5 Most Common Chronic Neck Pain Causes

Our neck has an important job to do. It supports the weight of our head, allowing for movement and is the bridge between our skull and torso. It protects the path of motor, sensory information and nutrients throughout the body with a complex network of muscles, nerves, connective tissue, bones, blood vessels and lymphatics working in harmony under the tough conditions of life.

We all have experienced neck pain, and it varies from a dull ache to stabbing pain. If you have consistent pain over three months, it is considered chronic. Chronic neck pain is best treated at a physiotherapy clinic through regular treatments. The physiotherapy will inspect your condition and prescribe a treatment plan customized for you.

How do we experience this condition?
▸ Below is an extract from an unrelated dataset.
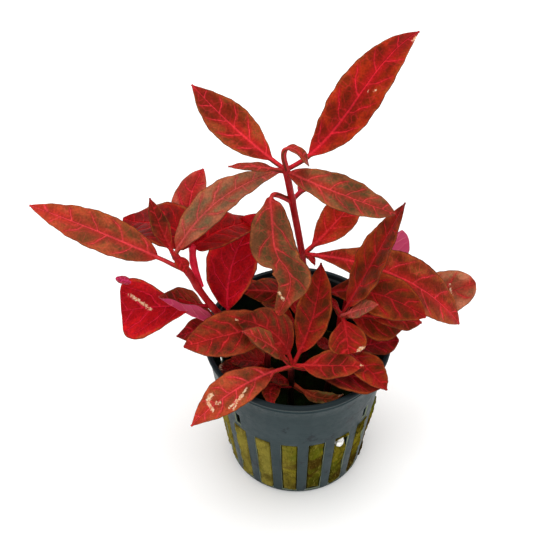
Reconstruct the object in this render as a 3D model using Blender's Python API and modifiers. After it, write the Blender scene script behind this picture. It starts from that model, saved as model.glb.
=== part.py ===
"""Potted alternanthera: red leafy stems standing in a rockwool plug, in a slotted net pot.

Sizes below are millimetres and degrees; the model itself is in metres, +Z up.
The origin is the middle of the pot's underside. The front of the plant faces -Y.
"""
import math
from dataclasses import dataclass, replace

import bmesh
import bpy
from mathutils import Matrix, Vector

MM = 0.001

# Net pot
POT_HEIGHT = 50.0
RIM_RADIUS = 27.5
LIP_HEIGHT = 1.6
LIP_OVERHANG = 0.8
WALL = 0.9
BASE_RADIUS = 20.1
FLOOR = 1.0
POT_STEPS = 72
SLOT_COUNT = 18
SLOT_BOTTOM = 1.3
SLOT_TOP = 28.0
SLOT_WIDTH_TOP = 5.1
SLOT_WIDTH_BOTTOM = 4.3
FIRST_SLOT_AZIMUTH = -96.2
HIGH_SLOTS = (3, 4, 5, 6, 13, 14, 15, 16)
HIGH_SLOT_SIZE = (2.2, 5.4)
HIGH_SLOT_MIDDLE = 32.3
FLOOR_SLOTS = 8
FLOOR_SLOT_SIZE = (9.0, 2.4)
FLOOR_SLOT_RADIUS = 11.0

# Rockwool plug and what is in it
GAP = 0.35
PLUG_TOP = 28.0
PLUG_STEPS = 48
GRANULE_AZIMUTH = -56.1
GRANULE_HEIGHT = 23.4
GRANULE_RADIUS = 22.05
GRANULE_SIZE = (1.2, 1.5, 1.9)

# Stems and leaves
STEM_RADIUS = 1.05
STEM_SIDES_RESOLUTION = 2
STEM_POINTS_PER_SPAN = 3
STEM_TIP = 0.7
ROOT_SPREAD = 0.3
BLADE = 0.6
LONG_BLADE = 23.0
LONG_BLADE_CELLS = 9
SHORT_BLADE_CELLS = 6
WIDE_BLADE = 7.5
WIDE_BLADE_CELLS = 4
NARROW_BLADE_CELLS = 2
STALK_HALF_WIDTH = 0.6
TIP_HALF_WIDTH = 0.3
WAVES = 2.0
ROUTED_BLADE_CELLS = 14
FULL_FOLD_HALF_WIDTH = 2.0

# Stem routes, root first; each later point is a node that carries leaves
TALL = [(2, 5, 20), (2.5, 5, 44), (2.3, 5, 61), (0.8, 5, 79.5), (-2.2, 4.5, 101.5), (-3.9, 4, 113.5)]
LEFT = [(-7, 1, 20), (-20, 0.5, 53), (-25, 0, 63), (-29, 0, 71.5), (-31.3, 0, 77.5), (-34.8, 1.5, 82.4)]
LEFT_BRANCH = [(-28, 1, 70), (-30, 5, 76), (-30.1, 7.4, 80.3)]
RIGHT = [(8, -3, 20), (11, -4, 48), (12.2, -4.5, 64.5)]
BACK = [(12, 10, 20), (14, 11, 46), (15.5, 12, 60)]
FRONT = [(-2, -7, 20), (-2, -10, 40), (-2.1, -13, 52)]
LOW = [(-7, -6, 20), (-9, -5, 42), (-6.5, -3, 58.6)]

# Midribs of a small curled leaf at the top, of the broad leaf low on the left, and of a leaf behind
CURLED = ((-3.9, 4, 113.5), (-4.8, 4, 118), (-4.7, 4, 120.9), (-3.5, 4, 122),
          (-1.8, 4, 121.5), (-0.1, 4, 119.8), (1.4, 4, 117.6), (2.2, 4, 115.4))
BROAD = ((-25, 0, 63), (-31.5, 1.5, 61.5), (-38.2, 2.5, 60), (-44.8, 3.1, 58.6), (-51.4, 3.2, 57.1))
BEHIND = ((-30, 5, 76), (-31, 10.5, 77.5), (-31.6, 15.5, 80.3), (-31.3, 20.3, 83.6),
          (-30, 25.3, 86.3), (-27.4, 30.4, 88.4))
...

Here are some chronic neck pain causes we may encounter:

Cause #1: Traumatic Injury

Accidents happen, and injuries could be severe enough for the pain to persist. Chronic neck pain may result from a workplace accident where you have tripped, slipped or suffered a fall. Sports injuries are also a common cause of neck injuries where the pain persists.
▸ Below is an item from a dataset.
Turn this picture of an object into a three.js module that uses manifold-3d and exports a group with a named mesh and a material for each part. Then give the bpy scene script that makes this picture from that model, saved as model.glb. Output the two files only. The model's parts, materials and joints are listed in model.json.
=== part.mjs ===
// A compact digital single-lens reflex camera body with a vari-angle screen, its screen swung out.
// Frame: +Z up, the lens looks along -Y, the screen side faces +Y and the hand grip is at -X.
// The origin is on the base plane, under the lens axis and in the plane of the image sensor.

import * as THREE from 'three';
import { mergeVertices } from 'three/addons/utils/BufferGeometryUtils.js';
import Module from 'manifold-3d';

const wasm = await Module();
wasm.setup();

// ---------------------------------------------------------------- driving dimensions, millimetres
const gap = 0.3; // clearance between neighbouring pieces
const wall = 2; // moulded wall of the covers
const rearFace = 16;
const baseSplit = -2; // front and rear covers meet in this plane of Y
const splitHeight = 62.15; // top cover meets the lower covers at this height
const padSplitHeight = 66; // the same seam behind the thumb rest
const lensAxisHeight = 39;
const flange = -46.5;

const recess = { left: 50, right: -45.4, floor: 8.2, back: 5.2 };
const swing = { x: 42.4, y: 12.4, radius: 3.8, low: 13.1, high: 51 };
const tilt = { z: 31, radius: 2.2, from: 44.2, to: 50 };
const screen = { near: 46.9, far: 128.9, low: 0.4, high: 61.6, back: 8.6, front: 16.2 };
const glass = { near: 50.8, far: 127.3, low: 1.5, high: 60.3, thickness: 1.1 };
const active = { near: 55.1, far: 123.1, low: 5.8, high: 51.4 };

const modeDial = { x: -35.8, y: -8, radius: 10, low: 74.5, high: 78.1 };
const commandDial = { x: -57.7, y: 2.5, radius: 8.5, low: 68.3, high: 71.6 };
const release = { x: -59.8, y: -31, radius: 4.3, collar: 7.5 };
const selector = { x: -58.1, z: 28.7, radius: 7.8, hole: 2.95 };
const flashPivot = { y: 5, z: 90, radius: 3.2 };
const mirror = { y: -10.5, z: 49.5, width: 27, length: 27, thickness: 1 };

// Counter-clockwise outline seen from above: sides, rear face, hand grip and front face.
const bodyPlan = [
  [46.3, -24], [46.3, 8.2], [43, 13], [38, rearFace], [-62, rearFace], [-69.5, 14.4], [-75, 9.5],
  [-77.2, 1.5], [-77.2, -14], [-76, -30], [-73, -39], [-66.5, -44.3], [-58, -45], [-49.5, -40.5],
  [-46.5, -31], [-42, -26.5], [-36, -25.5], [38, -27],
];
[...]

Car accidents are often an incident where the neck is affected because a sudden stop jolts your head and neck muscles, resulting in whiplash. Any sudden impact that affects your neck may become chronic, and you should see your doctor check it out.

Cause #2: Herniated Disc

The cervical spine is a row of 7 vertebrae in your neck, connecting the skull to the back, and they all have discs between them to absorb shock and distribute the load. Discs have a strong, fibrous outer layer with a gel-like inner layer that can get torn, allowing the gel to poke out. When this compresses on a nerve, you get pain.

A herniated disc can happen for several reasons, including wear and tear from aging, sudden jarring movements, strains and even genetics. The result is chronic pain in the neck that can also radiate into the shoulder and down the arm to the hands.
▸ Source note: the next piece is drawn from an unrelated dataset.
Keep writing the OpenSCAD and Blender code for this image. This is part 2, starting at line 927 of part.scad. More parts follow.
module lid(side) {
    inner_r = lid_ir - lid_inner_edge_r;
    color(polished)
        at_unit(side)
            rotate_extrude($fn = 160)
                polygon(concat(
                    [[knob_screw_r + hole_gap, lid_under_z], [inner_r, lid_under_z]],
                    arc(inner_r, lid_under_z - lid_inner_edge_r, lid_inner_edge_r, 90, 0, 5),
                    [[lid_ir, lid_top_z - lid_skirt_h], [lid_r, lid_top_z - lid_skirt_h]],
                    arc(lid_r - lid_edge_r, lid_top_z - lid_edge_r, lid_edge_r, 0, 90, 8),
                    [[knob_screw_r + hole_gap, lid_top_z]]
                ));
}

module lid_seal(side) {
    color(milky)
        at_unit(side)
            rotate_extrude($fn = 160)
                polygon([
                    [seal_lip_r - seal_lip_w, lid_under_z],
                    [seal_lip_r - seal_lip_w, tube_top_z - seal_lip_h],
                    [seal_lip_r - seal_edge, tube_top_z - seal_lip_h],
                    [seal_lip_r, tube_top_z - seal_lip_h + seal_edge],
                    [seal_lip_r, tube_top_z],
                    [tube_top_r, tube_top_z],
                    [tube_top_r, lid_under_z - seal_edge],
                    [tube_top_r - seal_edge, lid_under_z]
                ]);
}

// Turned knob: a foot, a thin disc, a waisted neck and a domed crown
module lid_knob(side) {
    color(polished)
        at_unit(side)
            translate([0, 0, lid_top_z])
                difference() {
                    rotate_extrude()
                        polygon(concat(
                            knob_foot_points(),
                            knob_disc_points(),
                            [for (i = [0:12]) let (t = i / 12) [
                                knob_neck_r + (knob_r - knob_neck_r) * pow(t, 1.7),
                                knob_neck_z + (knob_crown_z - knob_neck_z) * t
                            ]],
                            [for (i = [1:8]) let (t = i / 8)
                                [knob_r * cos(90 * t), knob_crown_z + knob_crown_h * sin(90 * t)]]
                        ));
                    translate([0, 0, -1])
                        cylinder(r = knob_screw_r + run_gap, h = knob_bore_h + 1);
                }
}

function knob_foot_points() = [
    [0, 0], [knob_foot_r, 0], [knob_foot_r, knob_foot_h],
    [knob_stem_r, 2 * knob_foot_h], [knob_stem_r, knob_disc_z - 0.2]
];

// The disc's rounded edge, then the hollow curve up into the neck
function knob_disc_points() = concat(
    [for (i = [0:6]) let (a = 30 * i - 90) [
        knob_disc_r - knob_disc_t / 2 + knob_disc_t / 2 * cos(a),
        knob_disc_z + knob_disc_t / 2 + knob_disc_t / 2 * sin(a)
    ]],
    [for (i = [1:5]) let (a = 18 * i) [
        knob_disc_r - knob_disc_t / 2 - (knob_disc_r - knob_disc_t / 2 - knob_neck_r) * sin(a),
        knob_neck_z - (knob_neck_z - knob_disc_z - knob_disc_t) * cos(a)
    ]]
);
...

Cause #3: Cervical Spondylosis

Cervical Spondylosis is a term for age-related spinal degeneration in the neck that happens over time but can be accelerated with an injury. It is commonly called arthritis of the neck, and 85% of people over 60 experience it. This condition includes:

  • Cervical Osteoarthritis The bones start grinding together because the cartilage on the facet joint wears away. Bone spurs may develop as a result.
  • Cervical Central Stenosous A narrowing of the spinal canal in the neck, compressing the spinal cord.
  • Cervical Foraminal Stenosis A narrowing of the intervertebral foramen, compressing the cervical nerve root.
  • Cervical Degenerative Disc Disease Discs lose height, hydration and flexibility, compressing nearby nerves.

Cause #4: Fibromyalgia

Fibromyalgia is hard to diagnose but presents as musculoskeletal pain, fatigue and tender points in the back and neck. Painful attacks can come and go and affect mood, sleeping patterns and even sleep. This increased sense of pain is called Hyperalgesia. While scientists do not fully understand the condition, it is believed that pain signals are more amplified in the brain and spinal cord in those with fibromyalgia.

It can develop over time without triggering, or physical trauma can start symptoms. Medication, physical therapy and massage may help ease the pain.

Cause #5: Posture

Poor posture can cause chronic neck pain if you regularly tilt your head in a forward head posture. Your head should sit in a neutral position with chest open, shoulders back and your ears directly over your shoulders. This is an optimal position that won’t strain the muscles in the neck.

We live in a digital age where we work over a computer and stare at our smartphones for hours every day. This slouching posture puts stress on our muscles, discs and joints in the cervical spine, leading to chronic pain and aggravating other conditions like cervical osteoarthritis or degenerative disc disease.

The sensation you feel from chronic neck pain can vary in intensity as time goes on and may ebb and flow without apparent cause. Usually, neck pain is classified as follows:

  • Axial Pain This pain is the most common type and will affect one region of the neck. It can be dull, throbbing, stinging or sharp and worsens with certain movements. Strains and sprains are usually the cause, but trauma and degeneration are also related.
  • Radicular Pain Radicular pain is an inflamed nerve root in the cervical spine that can radiate along the nerve. It may head down the arm to the hand and feel intense but only on one side of the body.
  • Referred Pain You may experience pain in a different location from the source, and it will be throbbing or cramping. While a trigger point in the neck is compressed, the pain is referred to the shoulder, upper back or head.
  • Myelopathic Pain is a spinal cord compression that causes compression and the extremities like the legs and feet. Numbness and tingling occur, and you can have balance problems and clumsiness.

Nobody wants to experience pain, especially in their neck. This area is a gateway to the body, so protecting it is vital. Understanding chronic neck pain causes will empower you to avoid activities that may trigger it. Go gently out into the world and take good care of your neck.